Objective: Decompose Economics (5,557 lines) and Coordination (5,313 lines) modules

Prerequisites:

  • Create LARGE_MODULE_DECOMPOSITION_supp.md with detailed extraction strategy
  • Analyze module dependencies and coupling

Implementation Steps:

  1. Economics module decomposition (Day 1-3)

    • Extract auction logic into separate modules
    • Create marketplace manager as standalone service
    • Implement proper service interfaces
  2. Coordination module decomposition (Day 4-5)

    • Extract coordination protocols into protocol-specific modules
    • Create coordination state management service
    • Implement distributed coordination patterns

Success Criteria:

  • ✅ No modules exceeding 1,500 lines
  • ✅ Clear separation of concerns with proper interfaces
  • ✅ All existing functionality preserved and tested

Stage 3B: Integration Framework Enhancement (Week 7)

Objective: Comprehensive integration testing and resource management

Prerequisites:

  • Create INTEGRATION_TESTING_FRAMEWORK_supp.md with test framework design
  • Create RESOURCE_MANAGEMENT_SYSTEM_supp.md with quota enforcement design

Implementation Steps:

  1. Integration testing framework (Day 1-3)
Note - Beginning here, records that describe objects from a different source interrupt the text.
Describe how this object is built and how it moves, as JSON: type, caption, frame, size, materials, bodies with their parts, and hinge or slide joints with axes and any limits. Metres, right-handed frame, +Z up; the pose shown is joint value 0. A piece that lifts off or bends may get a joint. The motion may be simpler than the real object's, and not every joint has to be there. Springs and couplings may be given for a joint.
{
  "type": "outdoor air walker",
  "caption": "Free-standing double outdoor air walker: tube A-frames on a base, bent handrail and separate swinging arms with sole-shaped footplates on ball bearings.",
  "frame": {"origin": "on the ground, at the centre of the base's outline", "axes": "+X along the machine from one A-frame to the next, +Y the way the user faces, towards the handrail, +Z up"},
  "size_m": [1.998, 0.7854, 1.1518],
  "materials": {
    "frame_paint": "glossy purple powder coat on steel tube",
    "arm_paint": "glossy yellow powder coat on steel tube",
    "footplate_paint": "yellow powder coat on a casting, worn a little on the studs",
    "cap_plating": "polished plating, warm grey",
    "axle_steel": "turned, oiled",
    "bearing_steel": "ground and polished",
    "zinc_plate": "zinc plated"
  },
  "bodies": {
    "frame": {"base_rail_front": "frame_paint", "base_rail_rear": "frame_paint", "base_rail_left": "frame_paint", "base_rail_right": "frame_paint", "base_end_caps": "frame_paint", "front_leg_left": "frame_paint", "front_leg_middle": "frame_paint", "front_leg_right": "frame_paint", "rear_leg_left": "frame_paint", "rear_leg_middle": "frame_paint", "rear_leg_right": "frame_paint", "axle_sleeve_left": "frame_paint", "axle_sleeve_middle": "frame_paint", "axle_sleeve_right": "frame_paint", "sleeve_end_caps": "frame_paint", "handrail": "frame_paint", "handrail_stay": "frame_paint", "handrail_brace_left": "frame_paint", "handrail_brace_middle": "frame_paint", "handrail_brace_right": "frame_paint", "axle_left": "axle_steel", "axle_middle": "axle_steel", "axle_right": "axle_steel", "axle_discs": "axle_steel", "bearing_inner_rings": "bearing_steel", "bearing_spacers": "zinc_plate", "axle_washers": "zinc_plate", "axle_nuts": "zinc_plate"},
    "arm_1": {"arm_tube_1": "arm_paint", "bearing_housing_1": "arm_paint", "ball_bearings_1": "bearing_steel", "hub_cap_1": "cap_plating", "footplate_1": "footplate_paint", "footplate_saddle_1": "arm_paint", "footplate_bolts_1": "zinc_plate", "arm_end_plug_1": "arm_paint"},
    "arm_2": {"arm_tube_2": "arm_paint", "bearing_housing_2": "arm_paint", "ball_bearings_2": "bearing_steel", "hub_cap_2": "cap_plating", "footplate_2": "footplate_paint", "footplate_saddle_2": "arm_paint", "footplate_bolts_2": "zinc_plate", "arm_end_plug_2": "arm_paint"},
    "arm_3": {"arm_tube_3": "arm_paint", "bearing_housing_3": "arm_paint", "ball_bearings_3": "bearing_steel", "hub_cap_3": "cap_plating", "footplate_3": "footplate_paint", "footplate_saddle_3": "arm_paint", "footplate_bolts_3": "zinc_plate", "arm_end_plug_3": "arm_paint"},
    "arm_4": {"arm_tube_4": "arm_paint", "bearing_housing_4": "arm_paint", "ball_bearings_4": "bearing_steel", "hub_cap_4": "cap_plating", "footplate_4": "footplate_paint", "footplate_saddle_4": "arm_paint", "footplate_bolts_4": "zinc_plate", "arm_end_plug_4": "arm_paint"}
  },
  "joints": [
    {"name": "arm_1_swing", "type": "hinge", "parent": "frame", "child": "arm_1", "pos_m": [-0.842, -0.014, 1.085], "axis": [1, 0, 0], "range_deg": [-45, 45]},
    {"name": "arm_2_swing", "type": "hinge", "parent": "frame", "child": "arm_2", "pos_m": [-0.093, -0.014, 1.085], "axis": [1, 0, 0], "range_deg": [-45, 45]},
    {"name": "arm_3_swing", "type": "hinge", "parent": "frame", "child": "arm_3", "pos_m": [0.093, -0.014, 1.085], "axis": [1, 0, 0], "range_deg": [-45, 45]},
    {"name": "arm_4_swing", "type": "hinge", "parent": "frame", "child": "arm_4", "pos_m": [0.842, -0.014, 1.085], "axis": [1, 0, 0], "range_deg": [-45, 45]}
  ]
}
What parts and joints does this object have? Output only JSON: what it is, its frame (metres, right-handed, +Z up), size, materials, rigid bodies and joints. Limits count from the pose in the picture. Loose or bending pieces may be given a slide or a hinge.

    • Multi-node cluster testing setup
    • Network partition simulation and recovery testing
    • Cross-service integration validation
  2. Resource management system (Day 4-5)

    • Agent process resource quotas implementation
    • Resource enforcement and throttling
    • Resource usage monitoring and alerting

Success Criteria:

  • ✅ Comprehensive integration tests covering failure scenarios
  • ✅ Resource limits enforced with graceful degradation
  • ✅ Production-ready multi-node deployment validation

🎉 PHASE 4: Production Readiness (Week 8)

Stage 4A: Security & Authentication Framework

Objective: Implement security framework for production deployment

Implementation Steps:

  1. Authentication system (Day 1-2)

    • Agent authentication and authorization
    • Secure inter-service communication
    • API security for external integrations
  2. Security auditing (Day 3-4)

    • Security vulnerability assessment
    • Penetration testing for multi-agent coordination
    • Security monitoring and alerting

Stage 4B: Production Deployment Preparation

Objective: Final production readiness validation

Implementation Steps:

  1. Deployment architecture (Day 1-2)

    • Multi-node cluster deployment patterns
    • Load balancing and failover strategies
    • Monitoring and observability setup
  2. Performance validation (Day 3-5)

    • Load testing with realistic multi-agent scenarios
    • Performance benchmarking against production criteria
    • Scalability testing and optimization

Success Criteria:

  • ✅ Production security standards met
  • ✅ Multi-node deployment validated
  • ✅ Performance meets production SLA requirements
  • ✅ Comprehensive monitoring and alerting operational

Implementation Guidelines

Testing Strategy

  • Test-Driven Development: Write tests before implementation for all refactoring
  • Integration Testing: Comprehensive end-to-end validation after each stage
  • Performance Testing: Continuous benchmarking to prevent regressions
  • Fault Injection: Systematic failure testing for fault tolerance validation

Risk Mitigation

  • Feature Flags: Gradual rollout of architectural changes
  • Rollback Plans: Detailed rollback procedures for each major change
  • Monitoring: Real-time system health monitoring during refactoring
  • Staged Deployment: Production deployment in stages with validation gates

Success Metrics

  • Code Quality: Zero architectural anti-patterns, proper OTP usage
  • Performance: 50% test execution improvement, statistical performance testing
  • Reliability: 99.9% uptime under fault injection testing
  • Maintainability: Clear module boundaries, comprehensive documentation

Conclusion

This systematic 8-week refactoring plan transforms the Foundation MABEAM system from a revolutionary prototype into a production-ready multi-agent ML platform. The staged approach ensures:

  1. Risk Management: Critical fixes first, then enhancements
  2. Continuous Validation: Testing and monitoring at every stage
  3. Architectural Excellence: Proper OTP patterns and clean abstractions
  4. Production Readiness: Security, performance, and scalability requirements met

The end result will be the world’s first production-ready BEAM-native multi-agent machine learning platform with enterprise-grade reliability and performance.

Next Action: Begin with PHASE 1 Stage 1A (ProcessRegistry architecture fix) using the detailed implementation plan in PROCESSREGISTRY_CURSOR_PLAN_2.md.